Faced with this threat, batsmen are busy reinventing themselves. Orthodox players who thought a pull to square leg was a grave sin now think nothing of playing the reverse sweep. Dhoni has taken the paddle sweep to an unknown degree of difficulty by playing it so fine the umpire is confused whether he got bat on to ball or the 'keeper let one more ball slip through his gloves. Dravid, earlier part-time 'keeper, is now a full-time opener, squirting balls through slip and whipping outswingers pitched on off to the leg side. Time was tailenders (the pinch hitters) were promoted to open the innings, now that role is assigned democratically and equally to all, distributed like diwali mithai to every member of the squad.

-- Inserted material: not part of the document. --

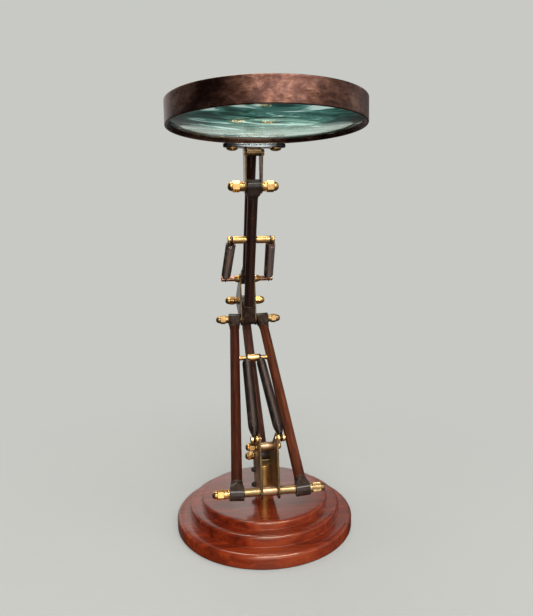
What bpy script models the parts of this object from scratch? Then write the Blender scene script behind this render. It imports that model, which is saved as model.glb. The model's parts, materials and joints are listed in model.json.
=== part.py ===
"""Articulated desk magnifier: a large framed lens on a spring-balanced, twin-parallelogram arm,
turning on a brass post in a stepped round wooden plinth.

Frame: metres, +Z up, origin at the centre of the plinth's underside, on the swivel axis.
All pivots run along X; the arm bends in the YZ plane; -Y is the side the lens reaches towards.
Left is -X and right is +X. Lengths below are in millimetres and become metres in each mesh.
"""
import math

import bmesh
import bpy
from mathutils import Matrix, Vector

MM = 0.001
SIDES = (("left", -1), ("right", 1))

# ---- driving dimensions (mm) ---------------------------------------------------------
PLINTH_RADII = (110.0, 93.5, 78.8)  # lower, middle and top step
PLINTH_LEVELS = (16.8, 29.8, 38.6)  # tops of the same steps
PLINTH_TOP = PLINTH_LEVELS[-1]
PLATE_IN, PLATE_OUT = 9.3, 11.3     # inner and outer face of every brass side plate
GAP = 0.3                           # end clearance beside a plate
STEP = 0.01                         # length over which a turned part changes radius abruptly
SEAT_X = PLATE_OUT + GAP            # where nuts and heads sit outside the plates
SPACER_X = PLATE_IN - GAP           # half width of what fills the space between plates
EYE_HALF = 8.9                      # half width of a ferrule that runs between two plates
LEG_EYE_HALF = 8.5                  # half width of a leg's ferrules
RUN = 0.2                           # radial running clearance of every bore
AXLE_R = 4.0                        # main axles
PIN_R = 3.0                         # smaller bolts and the tilt pin
SPOOL_PIN_R = 2.4                   # shanks of the spring spools
LEG_PIN_R = 3.2                     # spring pin between the legs
SPRING_AXLE_R = 4.2                 # upper spring axle, inside the elbow
LEG_R, LINK_R, ARM_R = 6.6, 6.8, 6.8
SEG = 12                            # facets of a small round part

# ---- pivots in the YZ plane (mm) -----------------------------------------------------
FOOT_AXLE = Vector((0, -49.1, 62.5))       # foot axle of the two legs
LINK_FOOT = Vector((0, 11.4, 82.6))        # foot pivot of the lower link
STAY = Vector((0, -22.2, 107.5))           # stay bolt of the cheeks
SPOOL = Vector((0, -39.7, 123.6))          # spools of the lower springs
CHEEK_CORNER = Vector((0, 1.0, 54.0))      # lower corner of the cheeks, beside the barrel
ELBOW = Vector((0, 142.2, 238.8))          # elbow axle
LINK_TOP = ELBOW + (LINK_FOOT - FOOT_AXLE)
HEAD = Vector((0, 59.8, 423.9))            # head axle
UPPER_SHORT_SIDE = Vector((0, 7.5, 58.8))  # short side of the upper parallelogram
UPPER_LINK_FOOT = ELBOW + UPPER_SHORT_SIDE  # also the upper spring axle
UPPER_LINK_TOP = HEAD + UPPER_SHORT_SIDE
TILT = Vector((0, 47.5, 464.9))            # tilt pin of the lens block
LEG_PIN = FOOT_AXLE.lerp(ELBOW, 0.735)     # spring pin, at its share of the leg
ARM_BAR = ELBOW.lerp(HEAD, 0.630)          # spring bar, at its share of the upper arm
RIM = Vector((0, -60.6, 474.7))            # centre of the frame's lower rim, before tilting
LENS_TILT = math.radians(-1.36)            # about the tilt pin; lifts the frame's -Y side

LEG_FOOT_X, LEG_TOP_X = 39.3, 20.2         # leg centres at the foot axle and at the elbow
LEG_NUT_GAP = 0.4                          # from a leg's ferrule to the nut outside it
FOOT_NUT_X = LEG_FOOT_X + LEG_EYE_HALF + LEG_NUT_GAP
ELBOW_NUT_X = LEG_TOP_X + LEG_EYE_HALF + LEG_NUT_GAP

for old in list(bpy.data.objects):
    bpy.data.objects.remove(old, do_unlink=True)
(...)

The growth of bowlers as batsmen is, at another level, a mixed blessing because there are no easy wickets anymore in Tests. Murali/Ntini or Harbhajan will still come to the middle, take a huge swing, and depart with a smile, but in the modern context they are exceptions. Bowlers are concerned as much about their strike rate with the bat as the economy rate, Shane Warne will frustrate bowlers, Shoaib Akhtar is capable of stubborn resistance, Kumble and Rana Naved attach a high value to their wicket. Teams have no tail, in the future the carefree number eleven could become as difficult to find as the cheetah in the wild.

All this means bowlers have a real challenge on their hands. The batsmen are more powerful, liberated in spirit by one-day cricket and armed with more potent weapons. And bowlers, instead of quickly disappearing into the dressing room after some hefty swipes, are keen to put their head down and present a straight bat.

But the game is far from up for them. Instead they are quietly, and systematically, gearing up to upgrade their skills and induct new weapons of deception in their armoury. As part of this role makeover fast bowlers consider normal swing old-fashioned, what counts is reverse, for which the new ball has to be made old, a feat achieved after three hours of play through careful effort. In the continuing battle between bat and ball, fast bowlers dismiss batsmen not by pace but from slow deliveries. It is not unusual for Brett Lee to run in and hurl a bomb at 150, then follow this up with a soft offbreak, a grenade lobbed at Ramesh Powar's pace.

It is the same need to innovate that encourages Afridi to bowl a faster one that matches the sharpest sent down by Sreesanth. Warne has surprised batsmen with bouncers and while leg-spinners have bowled googlies throughout cricket history it is the off-break bowlers who have stepped up to toss legbreaks (doosras) at unsuspecting batsmen. Not the traditional, clever drifter of Prasanna that crept towards slip but a vicious delivery (bowled from a chest-on action with elbow bent hundreds of degrees) that goes the other way. The game is richer, more exciting by these changes, it shows cricket is moving, wearing new clothes, looking more appealing. In one-day cricket, tactics have changed with teams choosing to attack from the beginning instead of the play-safe-protect-wickets policy of yesterday. Now the instructions are for batsmen to get on with it, 100 from 20 is sedate, teams sprint to more before the power play is over. Sehwag is, in a way, the complete one-day player, with him no ball is good enough. He can slash a short one over the outstretched hand of third man on the boundary or, and this is a bigger insult, pull a similar ball disrespectfully to mid-wicket.

Even Tests, so boring once with teams crawling to 180 in 90 overs, have speeded up. The other day Bangladesh raced to 350 in a day against Australia (but collapsed for much, much less in the second innings!), which shows the game is played at a rapid pace. The days of dour defence, of batsmen playing maidens after maidens (and Bapu Nadkarni operating for two hours without conceding a run) are long gone .

As roles keep getting changed, and reversed as in the stunning case of Gillespie, what will come next? It is difficult to predict the future, we are reminded that cricket is full of some kind of uncertainties, the sport has the knack of disproving everyone. Experts, supposedly knowledgeable, are exposed almost every time they release wisdom about the pitch. Experience shows the game is bigger than the players and all experts put together.

But if one is allowed a guess, the next big move in cricket will be batsmen wanting to become bowlers. Sachin with the new ball instead of Irfan? Who knows?